Father and sons rescued from 14er Quandary Peak after cliffing out
A family of four had to be saved overnight from Quandary Peak just south of Breckenridge on Monday when an improvised descent route proved more difficult than anticipated.
The inexperienced group visiting from Kansas included a father and three children ranging in age from 11 to 19. Summit County’s Search & Rescue Group officials said the hikers made an all too common mistake of either ad-libbing the descent or not fully understanding the real difficulty of Quandary’s West Ridge.
“Some of the older hiking books talk about that as a fairly easy trail,” said Charles Pitman, Search & Rescue’s public information officer. “It is not an easy trail. There are cliff bands, it’s steep, it’s fractured rocks and the rock is very loose.”
These day-trippers ascended the popular 14,265-foot peak along its standard East Ridge, which is considered a relatively straightforward 7-mile round-trip hike with approaching 3,500 feet of elevation gain. The West Ridge, though shorter at just 4 miles around, is rated a Class 3 (out of 5) with significant exposure. Pitman said that if you don’t know what you’re doing, you shouldn’t be taking this route, up or down.
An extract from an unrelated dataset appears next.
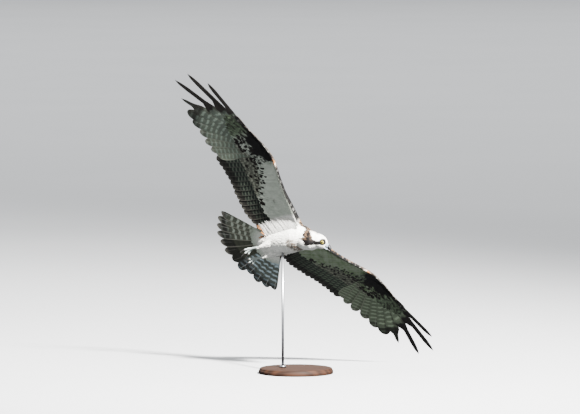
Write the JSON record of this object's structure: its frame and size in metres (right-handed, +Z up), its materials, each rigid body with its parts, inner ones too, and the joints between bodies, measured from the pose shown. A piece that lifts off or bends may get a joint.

But in the hopes of turning the trek into a loop, the family opted to head back to the Blue Lakes trailhead by the more demanding path before becoming marooned. In an area with limited cellphone coverage, their shouts for help were heard by another hiker. The good Samaritan got nearly all the way back to Breckenridge before being able to successfully place a call to emergency dispatch at about 6:30 p.m. Search & Rescue was put on standby and on scene by 7:30 p.m. as dusk approached.
“A lot of these people, we don’t find out about them until they don’t come back, and it’s after dark,” Pitman continued. “That just compounds the danger to us and the danger to the individuals trying to get them down, and it’s a very lengthy process.”
After using a Flight For Life helicopter to make several passes to spot the family’s location, the chopper dropped four rescuers as close to the route as possible, at about tree line, just as the natural light dimmed. Six other team members hiked in, and, together, the search party reached the stranded foursome at around midnight. Each hiker was harnessed, helmeted, lowered down individually and then hiked out, which took about 4-1/2 hours, and 24 hours after the initial 911 call, everyone was safe again.
Rescue calls to Quandary for people who end “cliffed out” — where an individual doesn’t feel comfortable going any direction to free themselves — have become an increasing problem. And consistently the narrative is the same, with hikers getting caught on either the ridge between nearby Fletcher Mountain and Quandary’s summit or on the south side of the 14er where the descent is both technical and tricky.
“It seems like it happens all the time,” said interim Sheriff Jamie FitzSimons, whose office oversees Search & Rescue. “It’s always the same — it’s the west cliffs, it’s the Blue Lakes trailhead. It’s unfortunate.”
Jim Koegel — a member of the volunteer Search & Rescue group since 1996 and mission coordinator for this operation — estimates Quandary visits at as many as 10 a year. Even with signage placed along the route in the last few years insisting hikers be both prepared and avoid deviating from their known route and ability level, people often get enticed into the idea of a shorter return to their vehicle or simply an alternate path down that has the appearance of being pretty painless. The West Ridge is one that can quickly take people off course, however, and they run into some significant bluffs.
“They get a little too far to the east, which is easy to do,” said Pitman, “and they all end up in about the same place. They get down to these cliff bands, and now they can’t go anywhere, so there they sit.”
Though Search & Rescue did not have any specific data over the last decade or so, officials said that the regular detour has even led to a handful of fatalities. Individuals try to route-find their way out of danger and end up taking a spill 200-to-300 feet down.
“If you take a fall of one of those cliff bands,” added Pitman, “the rocks down below are very jagged boulders. If you hit one those, you’re probably not going to survive.”
The premature deaths and annual rescue calls are just those incidents of which Search & Rescue is aware. As more and more “peak baggers” head up this oft-traversed route, the thought exists that there are certainly more occurrences where hikers are either injured or get stuck and one of the many other people on Quandary help them down or come to the rescue.
Education remains the point of emphasis from officials, as in, basically, know before you go and recognize your own experience level. In addition, don’t strictly rely on technology while out on the hike or to rescue yourself once in a pickle.
“If something is not rated Easy,” said Koegel, “do your research before you tackle it. Understand your terrain, stay on trail as best you can and dress appropriately.”